I just saw a Make Money Fast ad on some site or other that promised a "multiple six figure income".
Now there's a phrase to conjure with, eh? And as I write this, Google gives an imposing "about 17,600" results if you search for it.
If you take "multiple" to mean "at least two times", then I suppose it's possible that they're promising you a six-figure income and... another six-figure income.
I prefer to think, though, that all of those pages, in between their misspellings and unpredictable capital letters, are actually offering punters a twelve-figure income.
If the value of "multiple" is three, then there could be an eighteen-figure income going begging!
The Gross Domestic Product of all the nations of the world put together is either about fifty-five trillion or about sixty-five trillion US dollars, depending on how you measure it. That's only 14 figures. So those 17,600 get-rich-quick pages may, I like to think, be promising that you, by yourself, will be making at least one six-hundred-and-fiftieth of the entire world's aggregate gross income. Or around one per cent of the GDP of the USA.

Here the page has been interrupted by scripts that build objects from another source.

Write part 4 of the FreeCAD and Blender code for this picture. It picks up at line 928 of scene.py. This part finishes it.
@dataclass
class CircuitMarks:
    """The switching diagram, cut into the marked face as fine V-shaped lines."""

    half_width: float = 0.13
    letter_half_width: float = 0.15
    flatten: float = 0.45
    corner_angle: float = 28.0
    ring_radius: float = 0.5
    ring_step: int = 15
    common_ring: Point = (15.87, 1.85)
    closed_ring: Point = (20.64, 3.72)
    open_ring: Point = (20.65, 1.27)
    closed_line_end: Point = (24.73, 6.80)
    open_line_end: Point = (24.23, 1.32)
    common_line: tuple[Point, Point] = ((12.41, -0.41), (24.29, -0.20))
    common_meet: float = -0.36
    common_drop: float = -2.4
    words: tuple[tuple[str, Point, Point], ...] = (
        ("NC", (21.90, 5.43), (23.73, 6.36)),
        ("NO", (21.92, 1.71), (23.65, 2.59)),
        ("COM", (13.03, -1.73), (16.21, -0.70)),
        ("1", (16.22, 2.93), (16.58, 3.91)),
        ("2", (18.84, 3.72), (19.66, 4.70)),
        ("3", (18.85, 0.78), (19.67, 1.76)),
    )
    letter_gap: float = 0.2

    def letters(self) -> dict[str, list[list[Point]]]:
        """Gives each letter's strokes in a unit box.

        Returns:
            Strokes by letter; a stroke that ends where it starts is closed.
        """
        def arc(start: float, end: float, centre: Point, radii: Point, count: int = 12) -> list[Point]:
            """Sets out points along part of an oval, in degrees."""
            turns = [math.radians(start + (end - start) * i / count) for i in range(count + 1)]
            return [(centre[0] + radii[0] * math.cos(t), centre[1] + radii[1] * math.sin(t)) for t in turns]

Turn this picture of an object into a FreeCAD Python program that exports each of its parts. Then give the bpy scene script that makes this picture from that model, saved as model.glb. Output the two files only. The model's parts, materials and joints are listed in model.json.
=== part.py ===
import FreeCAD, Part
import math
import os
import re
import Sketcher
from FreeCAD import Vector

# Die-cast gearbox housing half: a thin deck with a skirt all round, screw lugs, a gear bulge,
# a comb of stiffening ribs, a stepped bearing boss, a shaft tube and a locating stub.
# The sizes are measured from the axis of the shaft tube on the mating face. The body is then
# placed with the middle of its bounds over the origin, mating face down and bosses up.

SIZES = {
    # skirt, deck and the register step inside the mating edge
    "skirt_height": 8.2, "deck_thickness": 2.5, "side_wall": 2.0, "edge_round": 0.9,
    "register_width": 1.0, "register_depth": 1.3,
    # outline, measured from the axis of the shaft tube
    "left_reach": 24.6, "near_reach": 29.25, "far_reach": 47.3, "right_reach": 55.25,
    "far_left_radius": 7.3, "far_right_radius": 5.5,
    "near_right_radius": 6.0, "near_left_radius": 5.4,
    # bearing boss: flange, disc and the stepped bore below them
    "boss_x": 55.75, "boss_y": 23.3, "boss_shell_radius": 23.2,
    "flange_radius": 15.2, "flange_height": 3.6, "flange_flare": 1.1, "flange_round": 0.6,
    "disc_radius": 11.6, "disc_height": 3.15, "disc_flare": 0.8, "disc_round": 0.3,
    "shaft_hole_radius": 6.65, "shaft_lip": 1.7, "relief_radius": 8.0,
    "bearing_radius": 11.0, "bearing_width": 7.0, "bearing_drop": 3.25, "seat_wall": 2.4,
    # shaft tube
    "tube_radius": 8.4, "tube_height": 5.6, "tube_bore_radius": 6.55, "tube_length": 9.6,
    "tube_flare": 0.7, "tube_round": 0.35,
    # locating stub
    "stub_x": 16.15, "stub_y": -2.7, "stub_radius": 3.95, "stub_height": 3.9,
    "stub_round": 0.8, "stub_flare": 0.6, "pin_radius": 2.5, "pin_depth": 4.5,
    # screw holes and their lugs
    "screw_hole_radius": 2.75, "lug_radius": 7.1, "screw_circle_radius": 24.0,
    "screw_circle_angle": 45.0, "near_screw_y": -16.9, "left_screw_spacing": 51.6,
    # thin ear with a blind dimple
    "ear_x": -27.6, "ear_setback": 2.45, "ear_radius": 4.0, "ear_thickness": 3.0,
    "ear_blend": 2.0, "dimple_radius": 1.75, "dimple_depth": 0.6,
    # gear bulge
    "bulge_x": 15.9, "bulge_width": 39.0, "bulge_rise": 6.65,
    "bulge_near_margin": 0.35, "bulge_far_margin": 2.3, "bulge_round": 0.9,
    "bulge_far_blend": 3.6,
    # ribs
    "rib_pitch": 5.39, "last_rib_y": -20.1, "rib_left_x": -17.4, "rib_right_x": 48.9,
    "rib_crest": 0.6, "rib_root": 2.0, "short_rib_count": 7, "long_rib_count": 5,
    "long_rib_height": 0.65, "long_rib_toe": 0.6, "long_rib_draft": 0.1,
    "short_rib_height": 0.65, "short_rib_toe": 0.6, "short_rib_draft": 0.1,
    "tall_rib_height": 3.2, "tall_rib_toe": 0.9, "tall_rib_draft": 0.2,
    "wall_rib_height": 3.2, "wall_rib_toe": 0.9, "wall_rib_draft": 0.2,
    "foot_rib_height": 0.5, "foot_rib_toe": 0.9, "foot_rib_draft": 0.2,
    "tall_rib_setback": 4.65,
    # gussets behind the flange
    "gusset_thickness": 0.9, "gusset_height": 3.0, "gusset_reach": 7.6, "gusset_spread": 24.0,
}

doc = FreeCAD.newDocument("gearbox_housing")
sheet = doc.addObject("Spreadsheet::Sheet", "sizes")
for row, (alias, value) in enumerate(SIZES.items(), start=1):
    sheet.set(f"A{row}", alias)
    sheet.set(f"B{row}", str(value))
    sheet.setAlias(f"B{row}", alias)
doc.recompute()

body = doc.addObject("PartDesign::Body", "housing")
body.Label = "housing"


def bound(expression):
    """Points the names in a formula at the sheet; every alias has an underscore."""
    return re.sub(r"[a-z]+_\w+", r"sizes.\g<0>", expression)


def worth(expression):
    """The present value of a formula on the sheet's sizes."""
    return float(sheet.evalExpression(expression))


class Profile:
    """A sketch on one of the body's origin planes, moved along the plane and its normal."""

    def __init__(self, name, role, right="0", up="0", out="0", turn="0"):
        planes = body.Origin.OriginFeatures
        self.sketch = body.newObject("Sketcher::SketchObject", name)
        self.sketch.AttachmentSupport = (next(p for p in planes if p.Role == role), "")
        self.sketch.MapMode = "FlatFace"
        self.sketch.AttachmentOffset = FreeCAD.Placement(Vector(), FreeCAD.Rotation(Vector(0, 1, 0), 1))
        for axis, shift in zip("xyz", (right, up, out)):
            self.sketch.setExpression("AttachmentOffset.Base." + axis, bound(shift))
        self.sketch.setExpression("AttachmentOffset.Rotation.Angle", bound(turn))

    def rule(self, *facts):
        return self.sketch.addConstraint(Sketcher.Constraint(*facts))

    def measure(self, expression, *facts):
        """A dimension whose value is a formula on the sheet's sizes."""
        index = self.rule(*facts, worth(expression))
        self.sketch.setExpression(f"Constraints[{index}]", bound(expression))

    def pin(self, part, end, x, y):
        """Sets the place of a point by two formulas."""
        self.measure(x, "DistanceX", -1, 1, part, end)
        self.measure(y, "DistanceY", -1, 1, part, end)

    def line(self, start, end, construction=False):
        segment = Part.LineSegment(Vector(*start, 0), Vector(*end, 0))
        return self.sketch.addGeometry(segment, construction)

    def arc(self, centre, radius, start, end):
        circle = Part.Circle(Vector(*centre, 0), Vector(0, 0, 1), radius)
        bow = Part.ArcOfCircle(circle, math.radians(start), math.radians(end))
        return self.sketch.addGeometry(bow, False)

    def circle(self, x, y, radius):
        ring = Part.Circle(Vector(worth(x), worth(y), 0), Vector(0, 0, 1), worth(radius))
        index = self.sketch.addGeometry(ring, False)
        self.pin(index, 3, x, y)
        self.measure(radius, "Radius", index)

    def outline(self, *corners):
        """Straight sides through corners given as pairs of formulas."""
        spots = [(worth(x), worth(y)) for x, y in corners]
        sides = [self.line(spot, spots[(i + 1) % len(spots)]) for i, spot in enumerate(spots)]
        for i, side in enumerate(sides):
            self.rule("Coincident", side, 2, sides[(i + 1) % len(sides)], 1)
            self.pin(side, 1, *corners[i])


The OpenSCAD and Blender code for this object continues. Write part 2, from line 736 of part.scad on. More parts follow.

Even if "twelve figures" includes two for the cents, you'd still be doing pretty bleeding well.
Or, of course, the promise might only be 12 figures of income in the worthless currency of some collapsing African dictatorship. An eighteen-figure income in Zimbabwe dollars would only be worth a few tens of thousands of US dollars, as I write this. (They announced 100-trillion-dollar - fifteen-digit - banknotes just the other day, not that they've got much of a way to pay anybody to print them.)
This reminds me of an old scam that promises to make you money via a mystic series of international currency conversions. The actual promise the scammer makes, though, is that he'll turn the $1000 you send him into "One Million In Legal Tender Currency!!", or something similar. Dumb-enough marks presumably don't notice this, or mistake it for some sort of technical term used by the great Jewish Mercantile Conspiracy whose secret wealth-creation system the scammer claims he's making available to honest Christian folk. But, of course, the promise actually means that in return for $US1000, you and your fellow suckers are going to get back one million People's Democratic Socialist Utopia of East Umbopoland Glorified Pfennig-Rands, worth $US7.61.
The idea is that this isn't a scam, see, on account of how the scammer never promised you anything other than a million units of some currency or other. I think this "loophole" is the same as those of a lot of other scams; it's utterly worthless in the eyes of the law, but it sounds vaguely-plausible-enough to stop some of the ripped-off suckers from calling the police.
(The people who fall for this sort of thing usually don't twig to the fact that if there's some rapid sequence of financial transactions that's guaranteed to turn $100 into $110, you could just do it over and over until all of the currency in the world resided in your bank account. If your system guarantees a 10% return and you reinvest the gain every time, then if you start with $100 and run the system only 200 times, you'll have $18,990,527,646.)
I think I know what the real explanation for the "multiple six figure income" thing is, though. It's just that the people running these scams are, if anything, even dumber than the people who fall for them.
(I await with interest the Google ads this post will attract. How many "figures" do you think will be on offer?)